Thomas Möller: Es geht uns nicht nur um den Stuhl an sich. Wir fragen uns auch beständig, was wir eigentlich gesellschaftlich erreichen wollen. Hier kommt natürlich dem Thema Nachhaltigkeit eine besondere Bedeutung zu: Dabei verfolgen wir konsequent das Ziel, unsere Stühle mit einem möglichst hohen Recyclatanteil herzustellen, was natürlich im gelebten Geschäftsalltag mit einer gewissen Wachsamkeit einhergehen muss, wenn man es denn ernst meint: Schließlich wollen wir nicht in die falschen Kreisläufe eingreifen und wirklich nur Stoffe verwenden, die bereits aus einem anderen Verwendungszweck stammen und nicht eigens produziert wurden, um anschließend als Primärstoff geschreddert zu werden. Im Kontext dieser starken Betonung einer nachhaltigen Materialität steht Klöber außerdem für eine gelebte Regionalität: 90% unserer Bauteile stammen aus Europa, drei Viertel aus Deutschland. Zudem wollen wir die entsprechenden Mechaniken und Endprodukte auch wirklich voll und ganz an unserem Standort am Bodensee entwickeln und herstellen und stehen in diesem Zuge konsequent zu unserem Wort – davon können sich unsere Partner auch gerne unangekündigt vor Ort selbst ein Bild machen. Wir betreiben hier keine kleine Show-Produktion, um dann das Gros unserer Produkte von Lohnfertigungsunternehmen im Ausland herstellen zu lassen, sondern setzen auf eine lokale Erzeugung mit umfassender Fertigungstiefe direkt an unserem Unternehmenssitz.

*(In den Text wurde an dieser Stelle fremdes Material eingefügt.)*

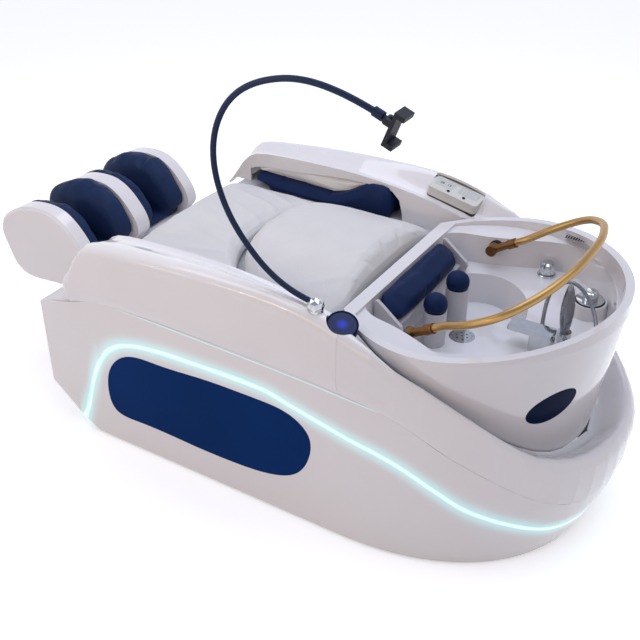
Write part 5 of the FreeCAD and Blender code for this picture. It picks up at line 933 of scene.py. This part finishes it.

Wirtschaftsforum: Als Tochtergesellschaft der Sedus Stoll AG steht auch ein starkes soziales Engagement im Fokus Ihrer Tätigkeit.
Thomas Möller: Sämtliche von Klöber erwirtschafteten Gewinne, die nicht in das Unternehmen reinvestiert werden, fließen an zwei Stiftungen, die unter anderem Kinder in sozial benachteiligten Lebenskontexten unterstützen und ihnen eine bessere Zukunft eröffnen wollen, etwa in Form von Selbstverteidigungskursen oder durch die Zurverfügungstellung von Räumlichkeiten für soziale Aktivitäten. An dieser Stelle sieht man vielleicht am deutlichsten, dass unsere Gesellschafter und wir als Unternehmen es mit unserem übergeordneten Ziel, den Menschen in den Mittelpunkt unseres Handelns zu stellen, wirklich ernst meinen.
Wirtschaftsforum: Wie stark verändern sich dabei die Ansprüche, die die Endanwenderinnen an Stühle stellen?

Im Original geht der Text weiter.